My working hypothesis is that Tolkien began the sequel to The Hobbit by holding up a mirror to the original, that this mirror soon disclosed the magic ring at the center of the new story, and that the new story was henceforth informed by a sort of inversion of Tolkien’s theory of naming, whereby that which revealed the queer quality of our monitions, as it were through a magnifying glass, became the object of the storytelling gaze, which now looked out from it, revealing the source of all the queerness.

At the moment the magic ring became the new center of the story it also became evil, imagined as one of many such rings made long ago by the Necromancer to ensnare people and turn them into undead servants. This strategy of composition (looking in a mirror and walking backwards) revealed an initial story, the main part of which took place on the way to Rivendell between the Shire and Bree, in which the new way of looking at the magic ring conjured Tom Bombadil as a mythical counterweight to the Necromancer. A Ringwraith was met in the woods of the Shire, and the hobbits were soon to be trapped by a Barrow-wight, and it seems that only on writing this last scene did Tolkien come to see that Ringwraiths and Barrow-wights were not the same thing. With the idea of a final confrontation with the Ringwraiths at the ford at Rivendell already in mind, Tolkien added a new encounter between Bree and Rivendell. On Weathertop, a hobbit was stabbed by ‘the sword of the Necromancer’ and began to become a wraith. Weathertop was first composed around early autumn 1938, and although Tolkien continued on to Rivendell the turns the story had just taken compelled him to start his story from the beginning back in Bag-end, and not for the last time.

A second chapter tells the story of the first journey from Bag-end to Weathertop. This chapter unearths what I call the mirror of the ghost index, where the ghost index is the index to the original story of The Hobbit (lost in the second edition) and the world between Crickhollow and Bree was imagined by looking at this ghost index in a mirror. While the ghost index is itself lost, and can only be rediscovered by the difficult art of forgetting the story of The Hobbit that we know, the mirror of the ghost index remains in the published story, its meaning twisted by the conceptual, cosmic, and geographical expansion of the story in the years after Weathertop.
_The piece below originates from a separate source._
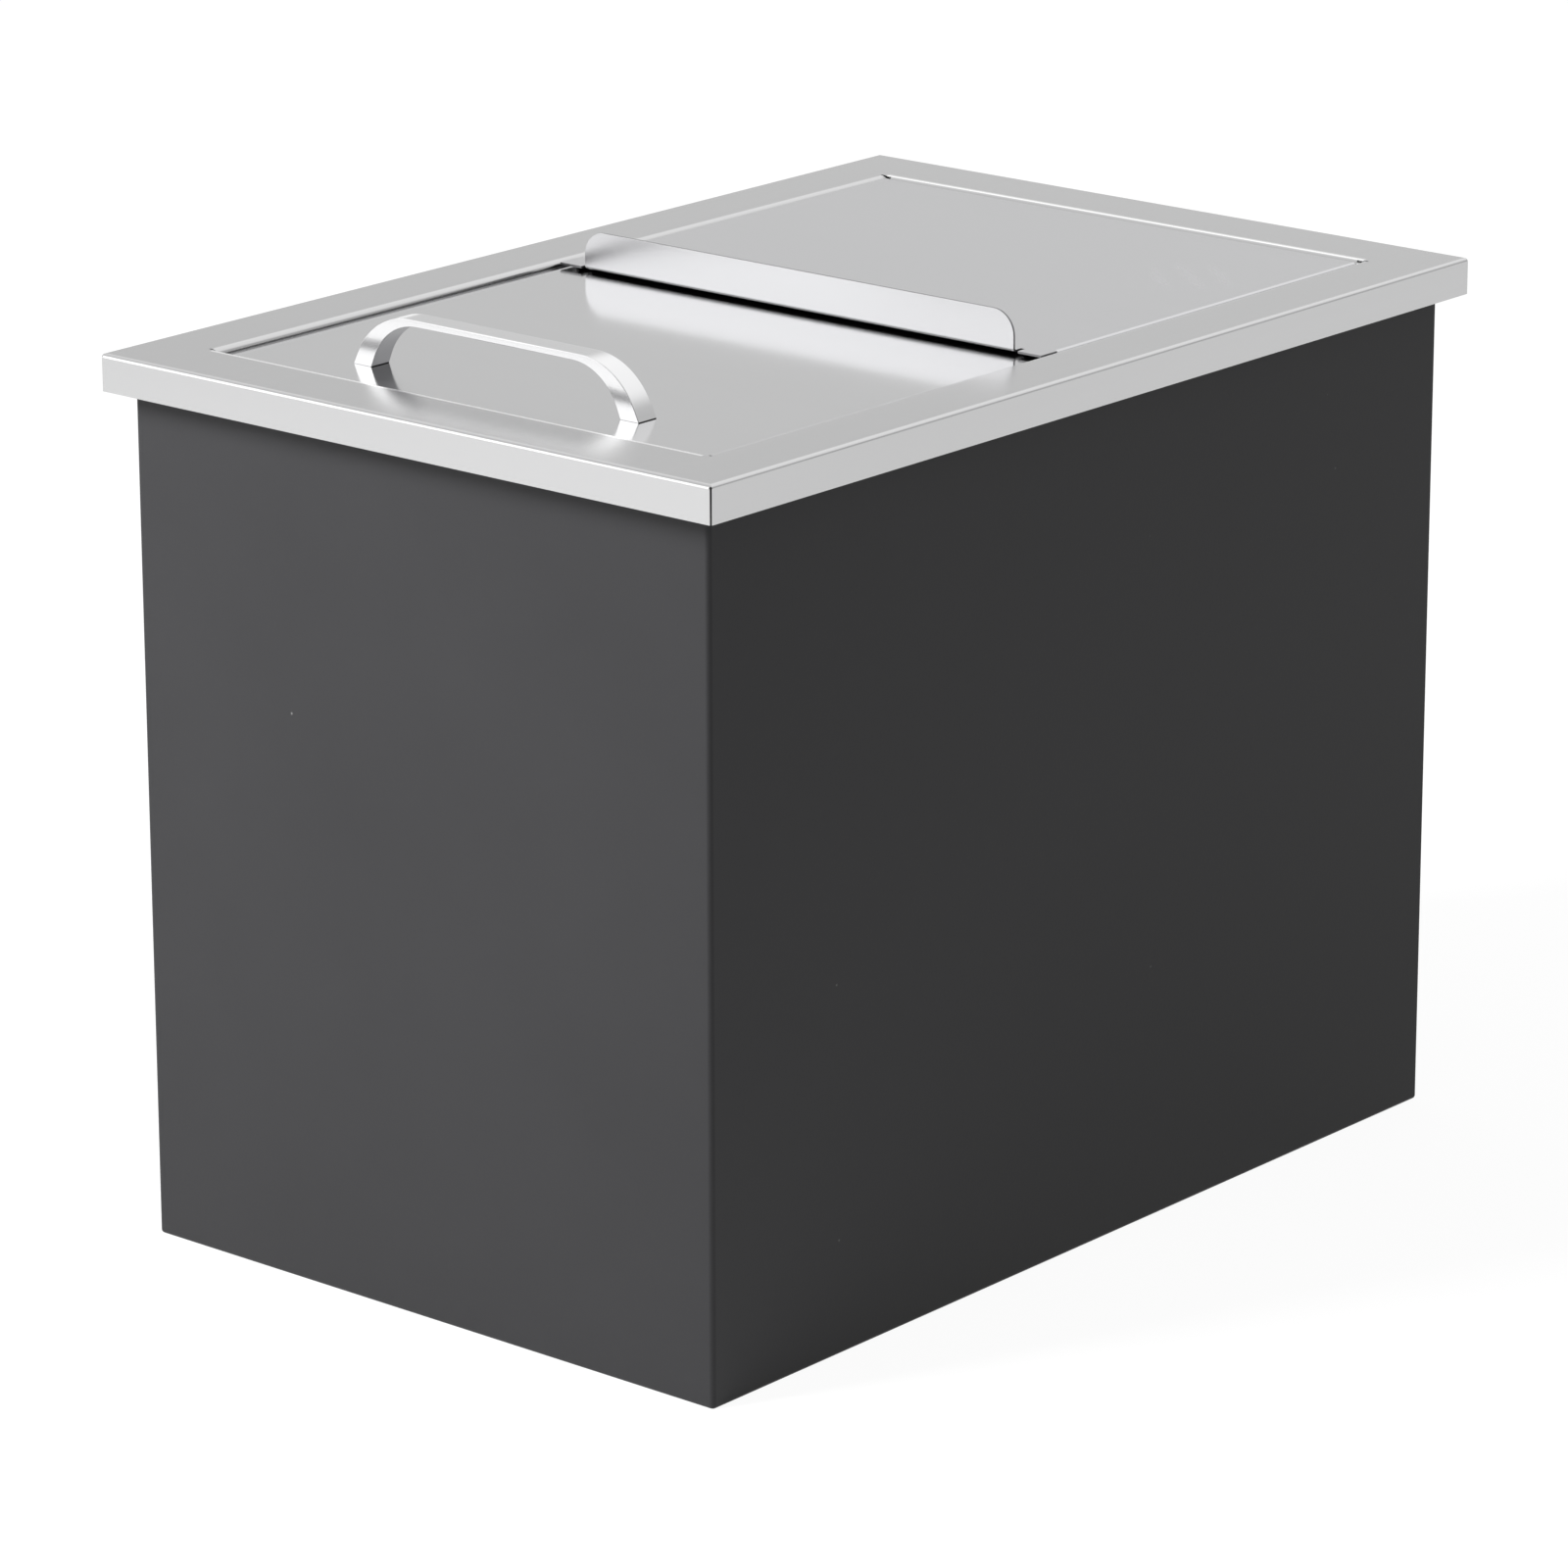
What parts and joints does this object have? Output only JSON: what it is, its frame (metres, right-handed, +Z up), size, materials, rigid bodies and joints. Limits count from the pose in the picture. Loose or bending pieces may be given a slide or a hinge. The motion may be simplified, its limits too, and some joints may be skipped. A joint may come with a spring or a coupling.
{
  "type": "drop in ice bin",
  "caption": "Insulated rectangular ice bin that drops into a worktop cut-out, with a sliding front cover under a lift-out rear cover and a plugged floor drain.",
  "frame": {"origin": "centre of the base, on the surface that the bin stands on", "axes": "+Z up out of the opening, +Y along the long side from the handle end to the rear cover, +X across the short side"},
  "size_m": [0.31, 0.47, 0.3802],
  "materials": {
    "brushed_rim_steel": "satin brushed along the long side",
    "basin_steel": "satin brushed",
    "polished_cover_steel": "polished, slightly hazy",
    "brushed_cover_steel": "polished, slightly hazy",
    "handle_chrome": "bright chrome plate",
    "black_coating": "satin black coat on sheet steel",
    "black_coated_base": "satin black coat on sheet steel",
    "drain_metal": "turned and polished steel",
    "zinc_plate": "zinc plate",
    "white_foam": "rigid foam board",
    "black_rubber": "matte moulded rubber"
  },
  "bodies": {
    "bin": {"rim_frame": "brushed_rim_steel", "inner_liner": "basin_steel", "outer_jacket": "black_coating", "seam_rivet_1": "black_coating", "seam_rivet_2": "black_coating", "seam_rivet_3": "black_coating", "seam_rivet_4": "black_coating", "seam_rivet_5": "black_coating", "bottom_panel": "black_coated_base", "foam_wall_left": "white_foam", "foam_wall_right": "white_foam", "foam_wall_front": "white_foam", "foam_wall_back": "white_foam", "foam_floor_front": "white_foam", "foam_floor_back": "white_foam", "foam_floor_left": "white_foam", "foam_floor_right": "white_foam", "drain_outlet": "drain_metal", "drain_gasket": "black_rubber", "drain_lock_nut": "drain_metal", "outlet_grommet": "black_rubber"},
    "front_cover": {"front_cover": "polished_cover_steel", "handle": "handle_chrome", "handle_washer_left": "zinc_plate", "handle_washer_right": "zinc_plate", "handle_screw_left": "zinc_plate", "handle_screw_right": "zinc_plate"},
    "rear_cover": {"rear_cover": "brushed_cover_steel"},
    "drain_plug": {"drain_plug": "black_rubber"}
  },
  "joints": [
    {"name": "front_cover_slide", "type": "slide", "parent": "bin", "child": "front_cover", "axis": [0, 1, 0], "range_m": [0, 0.159]},
    {"name": "rear_cover_lift", "type": "slide", "parent": "bin", "child": "rear_cover", "axis": [0, 0, 1], "range_m": [0, 0.15]},
    {"name": "drain_plug_lift", "type": "slide", "parent": "bin", "child": "drain_plug", "axis": [0, 0, 1], "range_m": [0, 0.1]}
  ]
}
A third chapter unravels the curious events on Weathertop, where everything changed. This was the moment Tolkien decided that his story was taking place in the days of history, and not myth as he had originally thought. This decision saw the introduction of the 1936 ‘Fall of Númenor’ into the background of the story, paving the way for the decision taken in summer 1940 that the wild ranger hobbit who joined the company in Bree was actually a man, the heir of Elendil. Meanwhile, the encounter on Weathertop itself opened up difficult issues of reconciling ancient pagan story-elements with Tolkien’s Christian idea of the soul. If the Necromancer could turn (by ring or sword) a living body and soul into an undead slave, what happened to the soul in this process? This question is at the heart of the thinking that gave rise to first a lecture and then an essay On Fairy-stories.

By this point the present website has served its purpose, in that I already have chapters five through to the end done and dusted. Actually I have drafts of the first four chapters, too; but I began this study with On Fairy-stories and how it related to elements of the Golden Wood, Rohan, and Orthanc, not to mention the Eye of Sauron, and only once this material was finished did I begin tracking back to work out how the problems that On Fairy-stories solves came to arise in the first place. This tracking back took me through the early drafts of The Lord of the Rings back to the original story of The Hobbit, and it was only early in 2018 that I saw the index theory of naming at the heart of the original. My present efforsts, which this website is meant to assist, therefore involve recrafting my early chapters in light of the story that is now appearing before my eyes whereby the idea of the One Ring arose out of a curious mirror inversion of the magic ring that, originally, served to illustrate the queer nature of the relationship between words and reality.